If the separator operating pressure is too high, too many light components will stay in the liquid phase at the separator and will later release as gas in the tank, resulting in production loss due to venting or flaring. A high operating pressure also can increase backpressure on the well and decrease production. If the pressure is too low, fewer intermediate hydrocarbon components will remain in the liquid, resulting in a decrease in the quality and volume of the produced crude oil.

Not all pressure regulator devices are equal, and consideration should be given to regulators that more tightly maintain their set point under highly variable flow rates to minimize well backpressure and ensure higher crude stabilization.

In addition to pressure control, pressure relief valves or rupture disks are required per ASME pressure vessel code to protect against dangerous vessel over-pressurization. Using a relief valve with a position monitor or acoustic sensor provides an alert if the valve opens that can help in estimating vented gas volumes, ensuring safety and reducing emissions-related costs.

Connect reliability with remote automation solutions and innovative software. Having diagnostic information capability in the devices is a start, but the real power for improvement comes from the ability to automate and operate remotely.

Bringing all the device information into a RTU/SCADA system allows operators to gain better insight to separator and heater treater operations (Figure 3). Configurable systems that do not require complex programming and are designed to easily interface with field devices provide reduced startup time and ensure easy access to diagnostics. Simple cause-and-effect programming logic can be used to detect upsets and send alarms to allow scarce resources to go where they are needed the most.

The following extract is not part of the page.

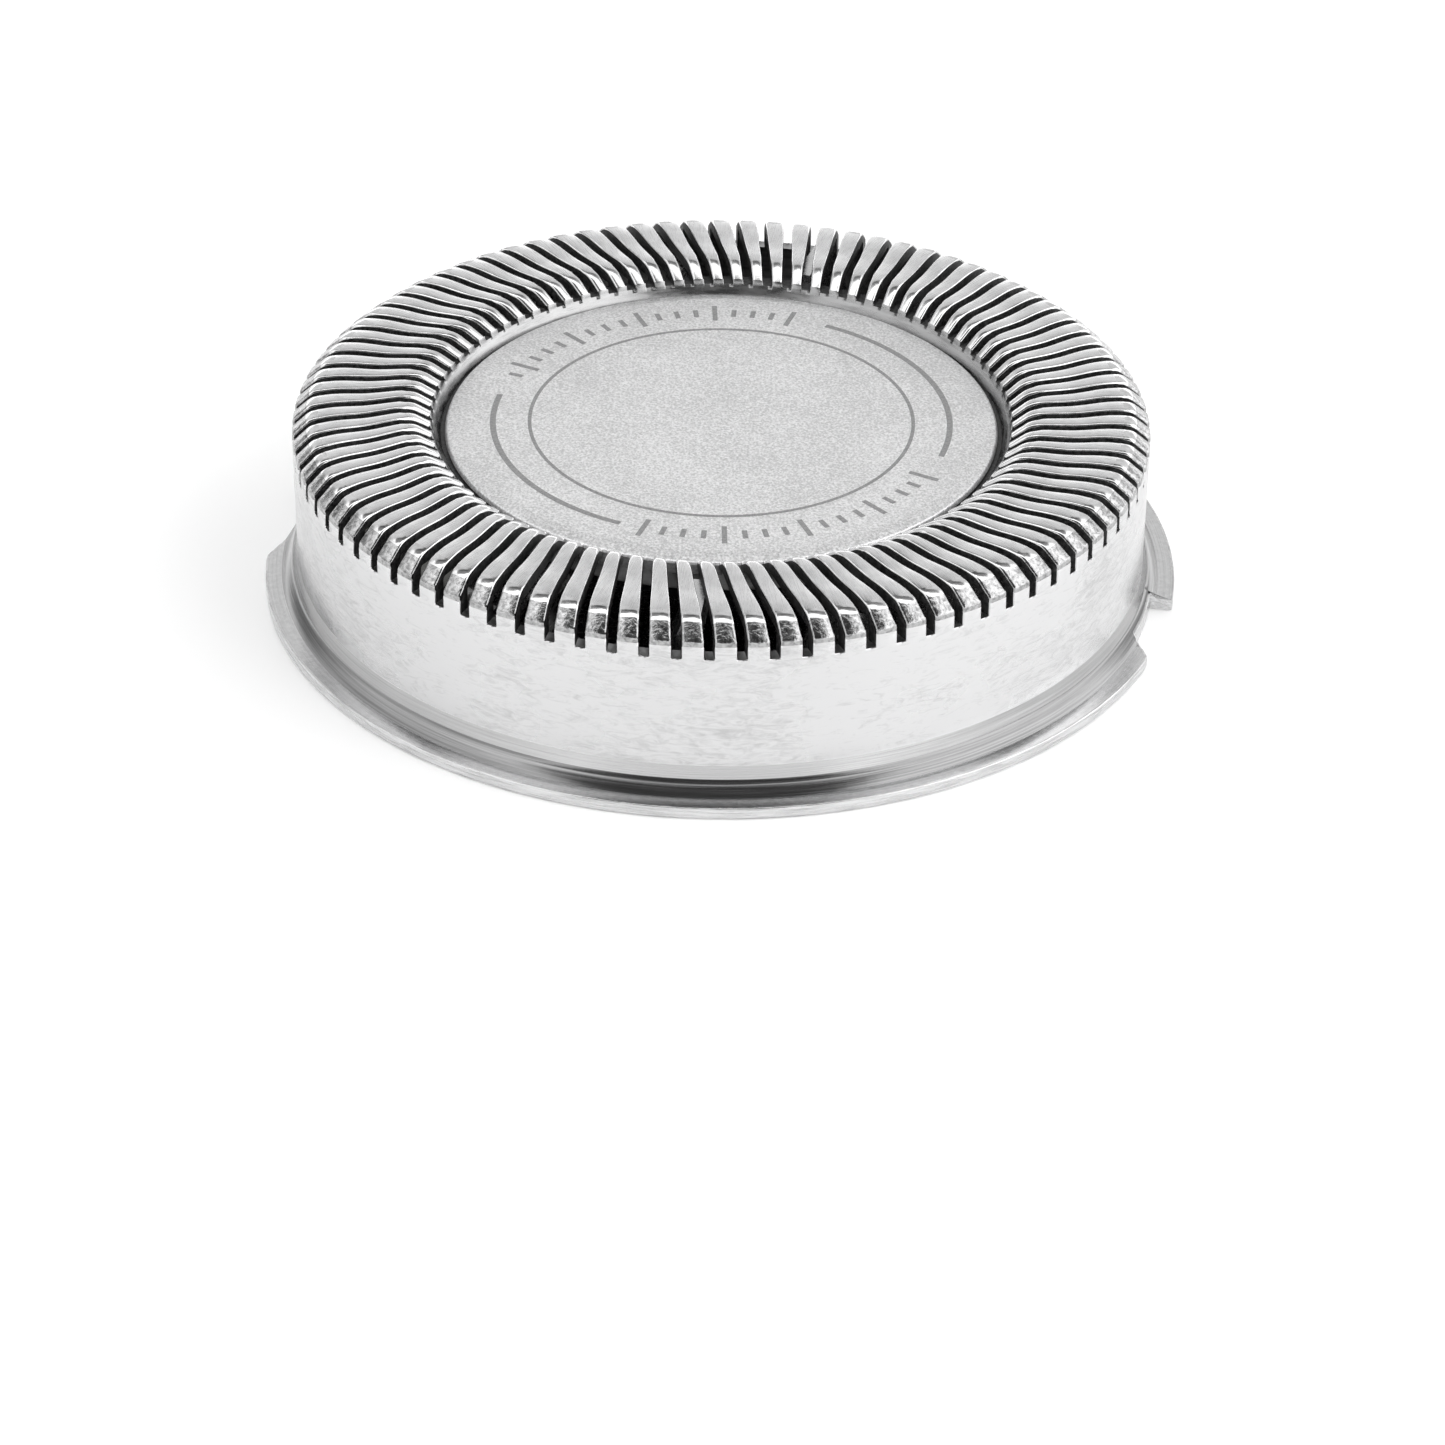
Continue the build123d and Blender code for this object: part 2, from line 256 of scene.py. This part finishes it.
def cap_rows():
    """The cap's outline as rows of (r, z, material, edge radius, in the slots or not)."""
    rows = []

    def put(points, material, edge=0.0, slit=False):
        for r, z in points:
            if not rows or hypot(rows[-1][0] - r, rows[-1][1] - z) > 1e-6:
                rows.append((r, z, material, edge, slit))

    # flange, from the rim inside round to the wall's foot
    put(rounded(((R_CHANNEL + RIM_FLARE, 0, 0), (R_FLANGE, 0, 0.05), (R_FLANGE, FLANGE_T, 0.06),
                 (12.43, FLANGE_T, 0)), 20), RIM)
    put(((12.42, FLANGE_T), (12.047, FLANGE_T)), FLANGE)
    put(arc(COVE_LOW, COVE_TOP, 0.022, 6), COVE)
    put(rounded(((*COVE_TOP, 0), (*FOOT_STEP, 0.02), (*FOOT_TOP, 0)), 12), FOOT)
    put(rounded(((*FOOT_TOP, 0), (R_WALL, 1.04, 0.2), (R_WALL, 1.25, 0)), 5), WALL)
    put(((R_WALL, 1.30), (R_WALL, 2.0), (R_WALL, 3.1), (R_WALL, Z_FOOT - 0.12),
         (R_WALL, Z_FOOT - 0.05), (R_WALL, Z_FOOT - 0.015)), WALL, 0.05)
    # slots: wall, bevel, crown and rounded inner edge
    put(((R_WALL, Z_FOOT), (R_WALL, Z_FOOT + 0.03), (R_WALL, Z_BEVEL - 0.16)), WALL, 0.05, True)
    bevel = rounded(((R_WALL, Z_BEVEL - 0.15, 0), (R_WALL, Z_BEVEL, 0.30), (*EDGE_CORNER, 0.90),
                     (10.80, 5.146, 0)), 5)[:-1]
    put([point for point in bevel if point[0] > R_SMOOTH], BEVEL, 0.07, True)
    put([point for point in bevel if point[0] <= R_SMOOTH], EDGE, 0.07, True)
    put(wave(CROWN_START, (R_CREST_OUT, Z_CREST), 4, 0.5), CROWN, 0.045, True)
    put(wave((R_CREST_OUT, Z_CREST), (R_VALLEY, Z_VALLEY), 6), CROWN, 0.045, True)
    put(wave((R_VALLEY, Z_VALLEY), (R_CREST_IN, Z_CREST), 6), CROWN, 0.045, True)
    put(rounded(((R_CREST_IN, Z_CREST, 0), (*SHOULDER, 0.75), (*END_TOP, 0)), 5),
        BEAD, 0.08, True)
    put(rounded(((7.865, 4.82, 0), (*END_CORNER, 0.02), (*END_LOW, 0)), 20), DISH, 0.035, True)
    put(((R_BEAD, Z_BEAD),), DISH, 0.0, True)
    put(rounded(((7.78, Z_BEAD - 0.10, 0), (R_DISH, Z_FLOOR + 0.07, 0)), 20), DISH)
    # painted shade: the dish floor ring in the gap round the disc is near-black
    put(((R_DISH, Z_FLOOR), (7.3, Z_FLOOR)), PAINTED_SHADE)
    put(((BORE_R, Z_FLOOR), (BORE_R, Z_FLOOR_LOW), (4.0, Z_FLOOR_LOW)), INSIDE)
    put(rounded(((4.0, Z_FLOOR_LOW, 0), (R_WEB_LOW, Z_FLOOR_LOW, 0.12), (R_WEB_TOP, Z_BEAD, 0)),
                30), INSIDE)
    inner_start = len(rows) - 1
    put(rounded(((R_WEB_TOP, Z_BEAD, 0), (R_WEB_TOP, Z_UNDER, 0.03), (R_CHANNEL, Z_UNDER, 0.10),
                 (R_CHANNEL, Z_FOOT, 0)), 30), INSIDE, 0.0, True)
    rows[inner_start] = (*rows[inner_start][:4], True)
    put(((R_CHANNEL, 2.0), (R_CHANNEL, RIM_FLARE)), INSIDE)
    return rows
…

Using well test management software to automate well testing allows for reduced well test cycle times and reduced risk of well test error due to manual operations. Accessing all of this information to remotely control and supervise assets enables significant improvements in operational efficiency.

Use fit-for-purpose flow measurement devices. As there are many flowmeters on the market today, selecting the best technology for the application can be a challenge. Traditionally mechanical devices have been used due to their low cost and low power requirements. However, due to high maintenance costs, flow measurement errors and lack of diagnostic insight, these technologies are being displaced by more reliable meters that have no moving parts.

Many operators are adopting technology such as Coriolis, ultrasonic, vortex and magnetic flowmeters for separator measurements. Each has advantages and disadvantages that should be evaluated based on the specific application requirements. Consultation with suppliers that offer a broad portfolio of measurement technologies will facilitate selecting the best meters that will provide diagnostic insights into how to improve separator and heater treater performance while minimizing total cost of ownership.

Implementing these separator and heater treater best practices will result in accurate and timely production data to enable reduced uncertainty in critical production management decisions and drive well optimization, reservoir life and long-term profitability.